= GIVEN PROBLEM =
Only the number is wanted: how many lines of the data contain "origin"?

= PROVIDED MATERIAL =
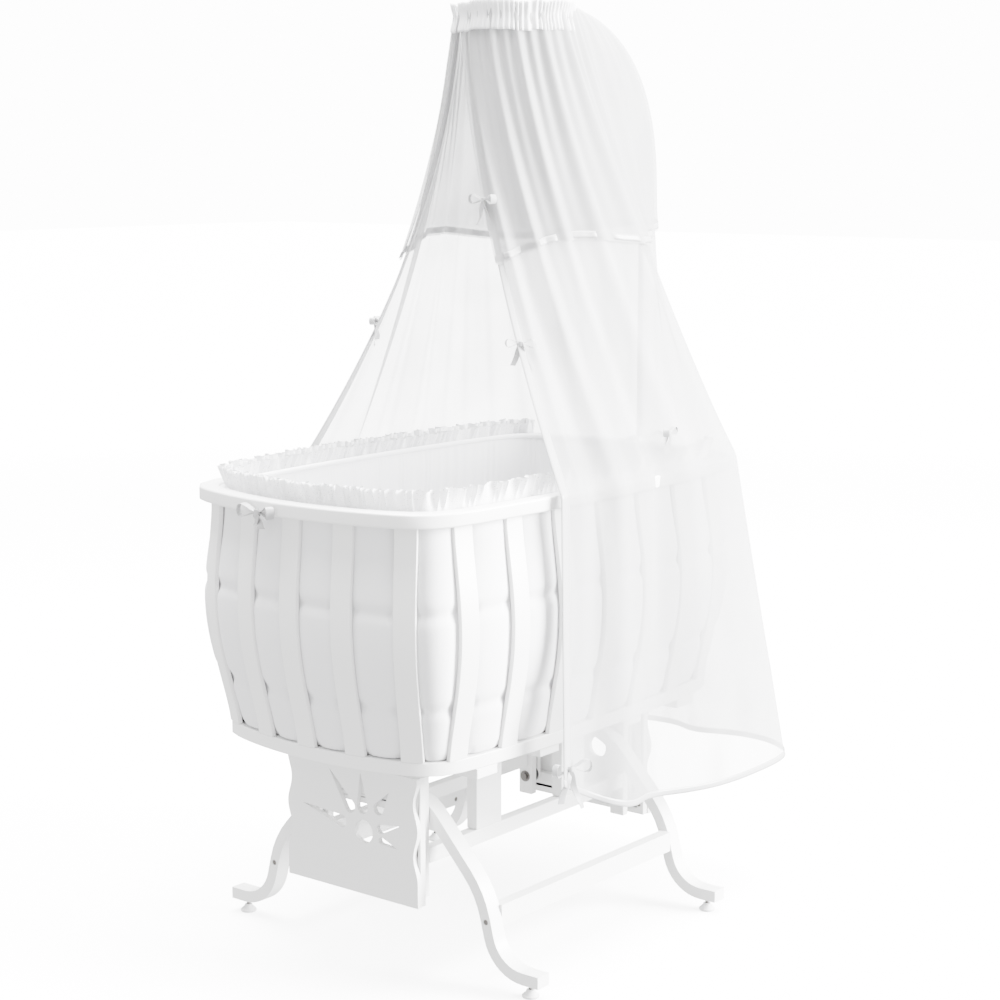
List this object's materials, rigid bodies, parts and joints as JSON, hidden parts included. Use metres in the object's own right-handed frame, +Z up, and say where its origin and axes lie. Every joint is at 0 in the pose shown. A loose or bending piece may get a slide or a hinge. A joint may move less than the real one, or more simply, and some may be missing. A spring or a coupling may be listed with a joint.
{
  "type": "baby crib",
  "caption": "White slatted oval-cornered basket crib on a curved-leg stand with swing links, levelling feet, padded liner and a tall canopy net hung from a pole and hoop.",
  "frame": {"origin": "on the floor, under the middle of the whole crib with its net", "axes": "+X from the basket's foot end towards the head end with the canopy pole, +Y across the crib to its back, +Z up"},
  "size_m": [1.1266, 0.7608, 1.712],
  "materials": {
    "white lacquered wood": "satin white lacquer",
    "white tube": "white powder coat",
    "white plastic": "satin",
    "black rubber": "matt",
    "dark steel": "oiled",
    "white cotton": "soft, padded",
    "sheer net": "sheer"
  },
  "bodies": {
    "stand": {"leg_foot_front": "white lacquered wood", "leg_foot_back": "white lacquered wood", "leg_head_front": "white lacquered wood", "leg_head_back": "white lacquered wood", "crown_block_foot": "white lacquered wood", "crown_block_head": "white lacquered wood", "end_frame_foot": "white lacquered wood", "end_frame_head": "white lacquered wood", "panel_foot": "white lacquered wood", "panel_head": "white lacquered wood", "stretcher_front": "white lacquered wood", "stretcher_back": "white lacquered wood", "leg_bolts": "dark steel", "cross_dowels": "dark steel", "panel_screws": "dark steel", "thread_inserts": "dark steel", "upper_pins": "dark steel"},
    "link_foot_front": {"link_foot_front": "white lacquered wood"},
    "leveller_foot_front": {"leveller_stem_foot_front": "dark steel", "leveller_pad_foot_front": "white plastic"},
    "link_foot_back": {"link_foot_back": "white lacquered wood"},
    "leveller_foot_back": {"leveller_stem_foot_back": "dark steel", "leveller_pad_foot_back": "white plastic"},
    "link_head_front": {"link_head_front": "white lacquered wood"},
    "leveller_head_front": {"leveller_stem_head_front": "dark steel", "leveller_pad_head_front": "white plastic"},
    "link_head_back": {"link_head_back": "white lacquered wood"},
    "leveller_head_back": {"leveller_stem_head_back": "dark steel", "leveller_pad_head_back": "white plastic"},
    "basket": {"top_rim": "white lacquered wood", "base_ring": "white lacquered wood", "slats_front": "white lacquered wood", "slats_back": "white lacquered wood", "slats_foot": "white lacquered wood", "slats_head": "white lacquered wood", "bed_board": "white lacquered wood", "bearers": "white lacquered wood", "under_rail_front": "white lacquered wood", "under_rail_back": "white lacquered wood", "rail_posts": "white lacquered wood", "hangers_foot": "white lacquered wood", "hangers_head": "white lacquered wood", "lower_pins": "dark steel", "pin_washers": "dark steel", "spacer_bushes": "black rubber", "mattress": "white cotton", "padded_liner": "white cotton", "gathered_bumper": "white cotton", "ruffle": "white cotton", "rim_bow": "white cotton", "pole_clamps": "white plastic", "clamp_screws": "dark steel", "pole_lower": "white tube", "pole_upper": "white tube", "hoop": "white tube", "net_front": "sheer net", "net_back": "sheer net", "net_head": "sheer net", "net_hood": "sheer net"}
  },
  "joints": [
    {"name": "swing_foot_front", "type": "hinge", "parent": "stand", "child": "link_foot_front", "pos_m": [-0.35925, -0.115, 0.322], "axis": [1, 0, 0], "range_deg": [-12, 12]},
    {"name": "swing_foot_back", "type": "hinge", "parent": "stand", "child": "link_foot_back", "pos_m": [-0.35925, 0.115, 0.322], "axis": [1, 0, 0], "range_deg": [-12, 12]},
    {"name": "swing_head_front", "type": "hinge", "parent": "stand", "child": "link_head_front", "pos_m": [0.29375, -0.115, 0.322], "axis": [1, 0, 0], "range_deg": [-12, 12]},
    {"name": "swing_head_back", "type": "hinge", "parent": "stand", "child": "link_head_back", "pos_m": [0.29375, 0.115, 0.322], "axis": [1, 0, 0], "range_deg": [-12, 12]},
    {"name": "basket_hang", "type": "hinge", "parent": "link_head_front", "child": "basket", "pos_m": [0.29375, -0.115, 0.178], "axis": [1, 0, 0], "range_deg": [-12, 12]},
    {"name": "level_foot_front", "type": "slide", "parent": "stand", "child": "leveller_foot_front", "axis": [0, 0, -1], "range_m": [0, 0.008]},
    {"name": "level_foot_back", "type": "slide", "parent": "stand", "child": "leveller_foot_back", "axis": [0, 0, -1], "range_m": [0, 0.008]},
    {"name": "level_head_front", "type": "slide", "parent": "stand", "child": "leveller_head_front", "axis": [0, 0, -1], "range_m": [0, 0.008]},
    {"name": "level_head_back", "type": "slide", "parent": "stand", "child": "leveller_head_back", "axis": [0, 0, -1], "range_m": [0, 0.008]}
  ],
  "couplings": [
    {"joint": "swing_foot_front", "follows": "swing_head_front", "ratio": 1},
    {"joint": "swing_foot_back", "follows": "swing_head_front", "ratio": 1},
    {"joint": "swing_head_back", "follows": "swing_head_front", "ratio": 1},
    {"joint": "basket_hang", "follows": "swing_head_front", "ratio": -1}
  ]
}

= THE RESPONSE =
2